Task directions: Give all of the lines again exactly as they read.

Given information:

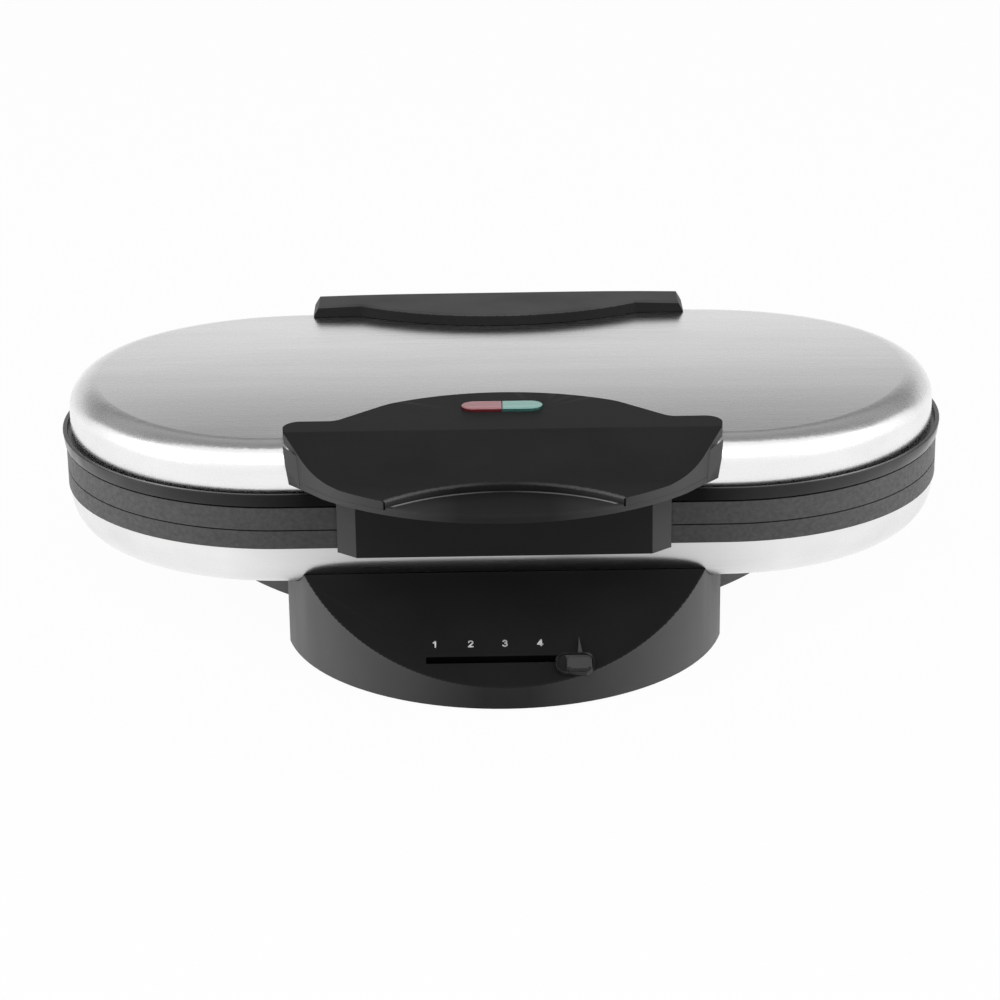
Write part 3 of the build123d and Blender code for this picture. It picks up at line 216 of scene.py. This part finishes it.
def plain_metal(name, dark, light, rough, size, strength=0.15):
    """Plated or bare metal with a mottled surface."""
    material, tree, bsdf = shader(name)
    mottle = place_noise(tree, (size, size, size), 5.0, 0.6)
    broad = place_noise(tree, (size / 9, size / 9, size / 9), 3.0, 0.5, (1.7, 0.0, 4.0))
    tree.links.new(colours(tree, broad, dark, light), bsdf.inputs["Base Color"])
    tree.links.new(spread(tree, mottle, rough - 0.06, rough + 0.08), bsdf.inputs["Roughness"])
    bsdf.inputs["Metallic"].default_value = 1.0
    bump(tree, bsdf, [(mottle, strength, 0.0002)])
    return material


def plastic(
    name, dark, light, rough, level=0.5, grain=1600.0, strength=0.12, shaded_middle=1.0, near=0.09, far=0.18
):
    """Moulded plastic with a fine grain; where the middle value is below 1, colour and gloss fall towards
    the middle of the body as painted shade.
    """
    material, tree, bsdf = shader(name)
    fine = place_noise(tree, (grain, grain, grain), 3.0, 0.6)
    broad = place_noise(tree, (26.0, 34.0, 30.0), 3.0, 0.5, (0.3, 2.2, 1.1))
    colour = colours(tree, broad, dark, light)
    if shaded_middle < 1.0:
        colour = shade_by(tree, colour, shade_toward_middle(tree, shaded_middle, 1.0, near, far))
        # Painted shade on the gloss: less reflection in the middle, standing in for the handle's dark
        # reflection.
        dimmed_sheen = shade_toward_middle(tree, shaded_middle * level, level, near, far)
        tree.links.new(dimmed_sheen, bsdf.inputs["Specular IOR Level"])
    tree.links.new(colour, bsdf.inputs["Base Color"])
    tree.links.new(spread(tree, broad, rough - 0.03, rough + 0.04), bsdf.inputs["Roughness"])
    bsdf.inputs["Specular IOR Level"].default_value = level
    bump(tree, bsdf, [(fine, strength, 0.00008)])
    return material


def cast(name, dark, light, rough):
    """Cast plate with a matt, speckled non-stick coat, with painted shade darkening it towards the middle.
    """
    material, tree, bsdf = shader(name)
    blotch = place_noise(tree, (420.0, 420.0, 520.0), 5.0, 0.62)
    fine = place_noise(tree, (1500.0, 1500.0, 1500.0), 3.0, 0.6, (0.5, 0.5, 0.5))
    # Painted shade: the coat is darkened towards the middle, next to the handle.
    colour = shade_by(tree, colours(tree, blotch, dark, light, 0.34, 0.68), shade_toward_middle(tree, 0.35, 1.0))
    tree.links.new(colour, bsdf.inputs["Base Color"])
    tree.links.new(spread(tree, blotch, rough + 0.08, rough - 0.06), bsdf.inputs["Roughness"])
    bsdf.inputs["Metallic"].default_value = 0.25
    bump(tree, bsdf, [(blotch, 0.12, 0.0004), (fine, 0.3, 0.0001)])
    return material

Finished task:
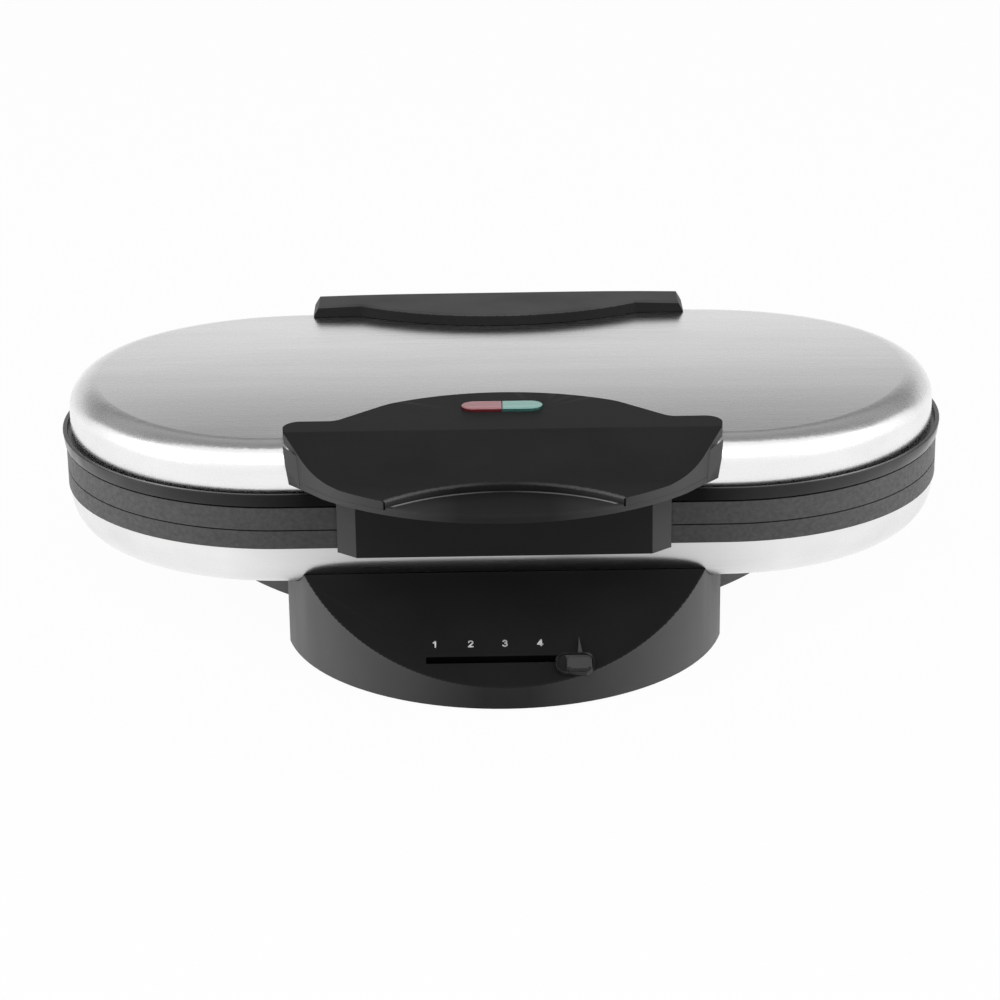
Write part 3 of the build123d and Blender code for this picture. It picks up at line 216 of scene.py. This part finishes it.
def plain_metal(name, dark, light, rough, size, strength=0.15):
    """Plated or bare metal with a mottled surface."""
    material, tree, bsdf = shader(name)
    mottle = place_noise(tree, (size, size, size), 5.0, 0.6)
    broad = place_noise(tree, (size / 9, size / 9, size / 9), 3.0, 0.5, (1.7, 0.0, 4.0))
    tree.links.new(colours(tree, broad, dark, light), bsdf.inputs["Base Color"])
    tree.links.new(spread(tree, mottle, rough - 0.06, rough + 0.08), bsdf.inputs["Roughness"])
    bsdf.inputs["Metallic"].default_value = 1.0
    bump(tree, bsdf, [(mottle, strength, 0.0002)])
    return material


def plastic(
    name, dark, light, rough, level=0.5, grain=1600.0, strength=0.12, shaded_middle=1.0, near=0.09, far=0.18
):
    """Moulded plastic with a fine grain; where the middle value is below 1, colour and gloss fall towards
    the middle of the body as painted shade.
    """
    material, tree, bsdf = shader(name)
    fine = place_noise(tree, (grain, grain, grain), 3.0, 0.6)
    broad = place_noise(tree, (26.0, 34.0, 30.0), 3.0, 0.5, (0.3, 2.2, 1.1))
    colour = colours(tree, broad, dark, light)
    if shaded_middle < 1.0:
        colour = shade_by(tree, colour, shade_toward_middle(tree, shaded_middle, 1.0, near, far))
        # Painted shade on the gloss: less reflection in the middle, standing in for the handle's dark
        # reflection.
        dimmed_sheen = shade_toward_middle(tree, shaded_middle * level, level, near, far)
        tree.links.new(dimmed_sheen, bsdf.inputs["Specular IOR Level"])
    tree.links.new(colour, bsdf.inputs["Base Color"])
    tree.links.new(spread(tree, broad, rough - 0.03, rough + 0.04), bsdf.inputs["Roughness"])
    bsdf.inputs["Specular IOR Level"].default_value = level
    bump(tree, bsdf, [(fine, strength, 0.00008)])
    return material


def cast(name, dark, light, rough):
    """Cast plate with a matt, speckled non-stick coat, with painted shade darkening it towards the middle.
    """
    material, tree, bsdf = shader(name)
    blotch = place_noise(tree, (420.0, 420.0, 520.0), 5.0, 0.62)
    fine = place_noise(tree, (1500.0, 1500.0, 1500.0), 3.0, 0.6, (0.5, 0.5, 0.5))
    # Painted shade: the coat is darkened towards the middle, next to the handle.
    colour = shade_by(tree, colours(tree, blotch, dark, light, 0.34, 0.68), shade_toward_middle(tree, 0.35, 1.0))
    tree.links.new(colour, bsdf.inputs["Base Color"])
    tree.links.new(spread(tree, blotch, rough + 0.08, rough - 0.06), bsdf.inputs["Roughness"])
    bsdf.inputs["Metallic"].default_value = 0.25
    bump(tree, bsdf, [(blotch, 0.12, 0.0004), (fine, 0.3, 0.0001)])
    return material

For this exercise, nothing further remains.